Quali sono le prime istanze o richieste che, come ANCI, presenterete al nuovo Governo?
Il mercato non aspetta, eppure questa convinzione sembrano averla solo le imprese e i lavoratori: l’economia reale, quella che da anni attende risposte sul cuneo fiscale e sull’Irap, sembra essere utile solo quando è fonte di reddito fiscale oppure quando serve a coprire i buchi di bilancio. L’ingovernabilità pesa non soltanto sui mercati finanziari ma anche sulle imprese, e in particolare quelle calzaturiere che da anni attendono risposte efficaci.

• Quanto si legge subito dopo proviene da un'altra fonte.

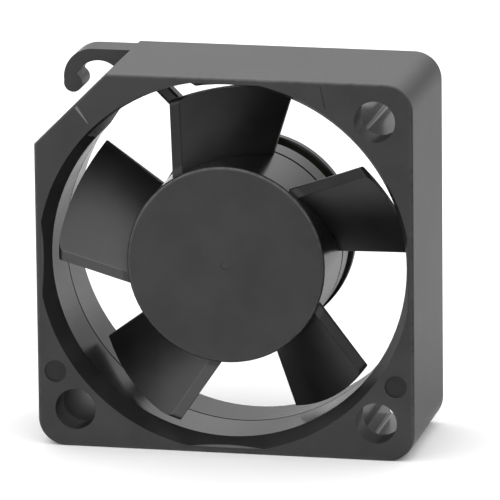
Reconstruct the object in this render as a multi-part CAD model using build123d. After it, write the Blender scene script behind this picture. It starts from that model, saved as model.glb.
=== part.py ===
from build123d import *

import math
import os

# Small axial cooling fan. The shaft runs along Y, the intake faces -Y, the fan stands on its -Z side
# and the origin is the middle of the frame. Depths below are counted from the intake face.

# Frame
frame_width = 25.0
frame_depth = 10.0
corner_radius = 1.8
corner_cut = 4.85
rim_round = 0.15
side_wall = 0.4

# Air duct
mouth_lip = 0.15
throat_wall = 0.75
outlet_wall = 0.45
mouth_depth = 1.5
parting_depth = 5.4
parting_groove = 0.08
relief_radius = 12.2
relief_start = 100.0
relief_end = 137.5

# Screw corners
hole_inset = 2.5
hole_radius = 1.35
flange_thickness = 2.2
pocket_reach = 3.2
pocket_wall = 0.5
pocket_round = 0.25
bore_clearance = 0.05
bore_relief = 0.62
ejector_radius = 0.73
ejector_depth = 0.12
ejector_inset = 1.2
ejector_height = 5.0
insert_line_width = 0.08
insert_line_depth = 0.05
insert_line_gap = 0.39
insert_line_length = 1.43
insert_line_angle = 57.8
insert_line_turn = 44.3

# Motor base and struts
base_thickness = 0.6
base_overhang = 0.2
base_round = 0.15
label_recess_depth = 0.1
label_recess_rim = 0.85
boss_radius = 2.6
boss_height = 0.5
strut_width = 0.93
strut_depth = 0.75
strut_offset = 2.39
strut_angle = 135.0
strut_spacing = 113.5
strut_round = 0.25
channel_width = 0.45
channel_depth = 0.35
exit_width = 1.3
exit_depth = 0.9
exit_drop = 2.4

# Wire hook
hook_radius = 1.95
hook_width = 2.2
hook_margin = 0.2
hook_top_margin = 0.15
hook_opening_radius = 1.6
hook_opening_shift = 0.41
hook_tip_radius = 0.62
hook_tip_drop = 0.38
hook_crook_round = 0.15
hook_seat = 0.3

# Impeller
hub_radius = 6.55
hub_setback = 0.45
hub_face = 0.8
hub_wall = 0.55
hub_round = 0.25
hub_groove = 0.1
hub_groove_width = 0.15
gate_radius = 0.3
gate_depth = 0.05
rotor_gap = 0.45
blade_count = 5
blade_front = 0.95
blade_rear_setback = 2.1
tip_clearance = 0.5
blade_root_angle = 50.2
blade_tip_angle = 37.0
blade_root_thickness = 0.75
blade_tip_thickness = 0.55
blade_camber = 0.35
blade_corner_round = 0.4

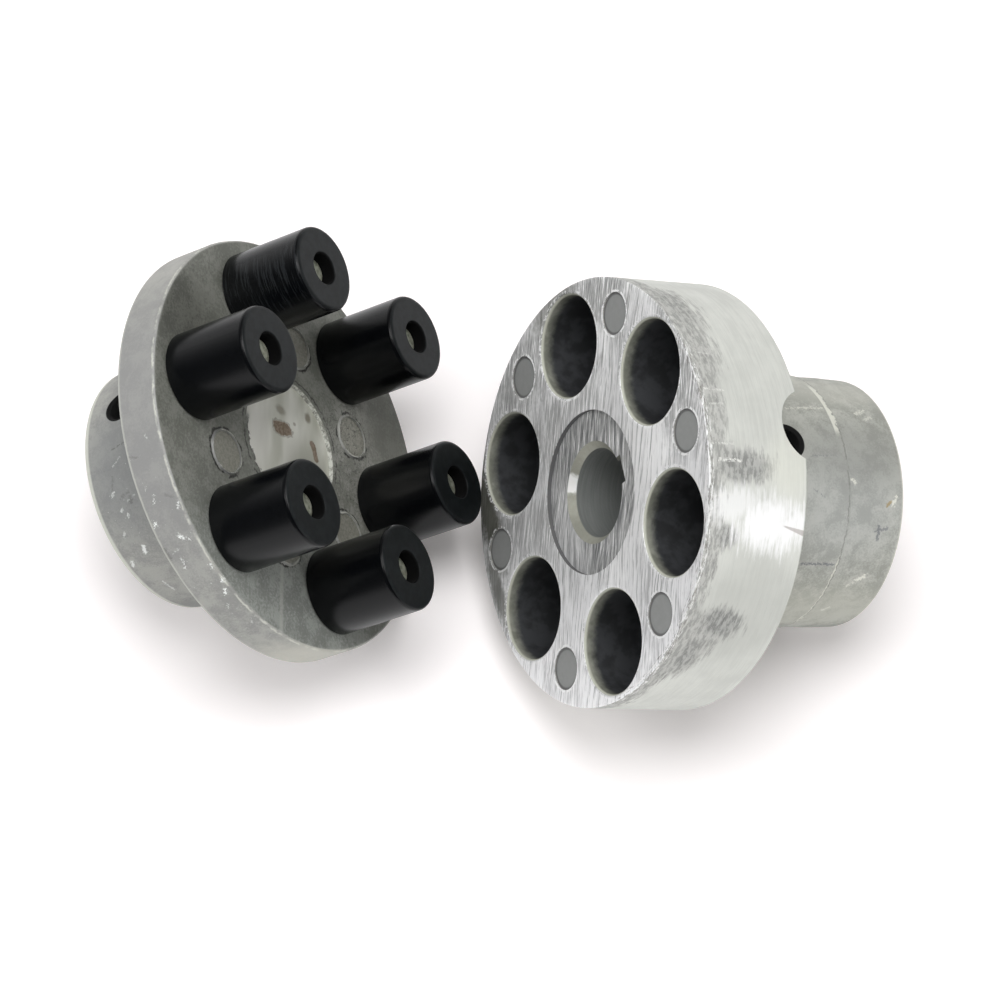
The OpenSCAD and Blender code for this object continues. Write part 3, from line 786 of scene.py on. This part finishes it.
def floor_material():
    """White floor that shows the shadow near the object and is plain white up to the horizon."""
    t = Tree(bpy.data.materials.new("floor_white"))
    to_camera = t.out("ShaderNodeLightPath", "Is Camera Ray")
    to_gloss = t.out("ShaderNodeLightPath", "Is Glossy Ray")
    paper = t.out("ShaderNodeBsdfDiffuse", 0, t.mix(to_camera, FLOOR_TONE, FLOOR_SEEN))
    glow = t.out("ShaderNodeEmission", 0, WHITE, to_gloss * FLOOR_GLOW)
    near = t.out("ShaderNodeAddShader", 0, paper, glow)
    distance = t.measure("LENGTH", t.out("ShaderNodeTexCoord", "Object"))
    far = t.out("ShaderNodeEmission", 0, WHITE)
    seen = t.out("ShaderNodeMixShader", 0, t.step(distance, FADE_START, FADE_END) * to_camera, near, far)
    t.node("ShaderNodeOutputMaterial", seen)
    return t.owner


def lay_floor():
    mesh = bpy.data.meshes.new("floor")
    corners = [(-1, -1), (1, -1), (1, 1), (-1, 1)]
    mesh.from_pydata([(x * FLOOR_HALF, y * FLOOR_HALF, 0) for x, y in corners], [], [(0, 1, 2, 3)])
    mesh.materials.append(floor_material())
    floor = bpy.data.objects.new("floor", mesh)
    bpy.context.scene.collection.objects.link(floor)


def area_light(name, place, target, size, power, glossy=True):
    light = bpy.data.lights.new(name, "AREA")
    light.shape = "DISK"
    light.size = size
    light.energy = power
    lamp = bpy.data.objects.new(name, light)
    lamp.location = place
    lamp.rotation_euler = (Vector(target) - Vector(place)).to_track_quat("-Z", "Y").to_euler()
    lamp.visible_glossy = glossy
    bpy.context.scene.collection.objects.link(lamp)


def studio_world():
    """White for the camera. Glossy rays see a white horizon behind the object, below a darker ceiling."""
    world = bpy.data.worlds.new("studio")
    bpy.context.scene.world = world
    t = Tree(world)
    to_camera = t.out("ShaderNodeLightPath", "Is Camera Ray")
    to_gloss = t.out("ShaderNodeLightPath", "Is Glossy Ray")
    way = t.out("ShaderNodeTexCoord", "Generated")
    split = t.node("ShaderNodeSeparateXYZ", way)
    ceiling = t.span(Val(t, split.outputs["Z"]), 0.1, 0.45, 1.0, CEILING_GLOSS)
    behind = t.span(Val(t, split.outputs["Y"]), -0.2, 0.4, FRONT_GLOSS, 1.0)
    level = t.lerp(to_camera, t.lerp(to_gloss, AMBIENT, ceiling * behind), 1.0)
    t.node("ShaderNodeOutputWorld", t.out("ShaderNodeBackground", 0, WHITE, level))


def photo_camera():
    """A camera that stands and points as the photo's did."""
    down, roll = math.radians(CAMERA_DOWN), math.radians(CAMERA_ROLL)
    ahead = Vector((0, math.cos(down), -math.sin(down)))
    level_right, level_up = Vector((1, 0, 0)), Vector((0, math.sin(down), math.cos(down)))
    right = level_right * math.cos(roll) + level_up * math.sin(roll)
    up = level_up * math.cos(roll) - level_right * math.sin(roll)
    lens = bpy.data.cameras.new("camera")
    lens.sensor_width = SENSOR_WIDTH_MM
    lens.lens = SENSOR_WIDTH_MM * FOCAL_PX / PHOTO_WIDTH_PX
    lens.clip_start, lens.clip_end = 0.05, 20
    camera = bpy.data.objects.new("camera", lens)
    placed = Matrix((right, up, -ahead)).transposed().to_4x4()
    placed.translation = Vector(CAMERA_PLACE)
    camera.matrix_world = placed
    bpy.context.scene.collection.objects.link(camera)
    bpy.context.scene.camera = camera


paint(socket_half_material(), "socket_half")
paint(pin_half_material(), "pin_half")
paint(rubber_material(), *[f"rubber_bush_{i}" for i in range(1, PLACES + 1)])
paint(pin_material(), *[f"drive_pin_{i}" for i in range(1, PLACES + 1)])
paint(screw_material(), "pin_half_set_screw", "socket_half_set_screw")

lay_floor()
area_light("key_light", (0.0, 0.0, 1.4), (0, 0, 0.05), 0.9, 12)
area_light("left_light", (-1.2, -0.45, 1.1), (0, 0, 0.05), 1.2, 9, glossy=False)
area_light("right_light", (1.2, -0.52, 0.5), (0.05, 0, 0.06), 0.7, 3)
studio_world()
photo_camera()
bpy.context.scene.view_settings.view_transform = "Standard"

È sempre più urgente, in un momento così complicato del nostro Paese, tornare a parlare di economia reale: da qui nascono le nostre proposte come il recupero di uno strumento finanziario come era la legge 1083, la quale permetteva a soggetti istituzionali nazionali, come le Associazioni di categoria, di finanziare progetti di alto livello, come theMICAMshanghai. Se progetti simili hanno l’ambizione di indicare una via alle aziende e alle Istituzioni che le devono supportare, è altrettanto importante che queste ultime diano segnali di vicinanza reale al mondo delle imprese che sta vivendo un momento molto difficile. Il supporto all’internazionalizzazione, l’abbassamento del cuneo fiscale, le agevolazioni fiscali per le attività di ricerca e sviluppo e le misure per facilitare il credito sono ormai diventati una questione di sopravvivenza per tanti imprenditori.
Che cosa si sente di dire come incoraggiamento per questo 2013 alle migliaia di piccole imprese che operano nel settore calzaturiero?
In un momento così delicato, ma anche carico di possibilità e aperto a nuovi scenari, occorre dare speranza e fiducia alle imprese non con le parole e gli slogan, ma con impegni e fatti concreti. ANCI vuole proprio fare questo, ascoltando e unendo le voci delle aziende per dialogare con i partner istituzionali a vario livello con la forza della propria credibilità e coerenza e anche con durezza, se necessario, gettando così le basi concrete per il futuro per cogliere le opportunità che il mondo e i nuovi mercati ci offrono.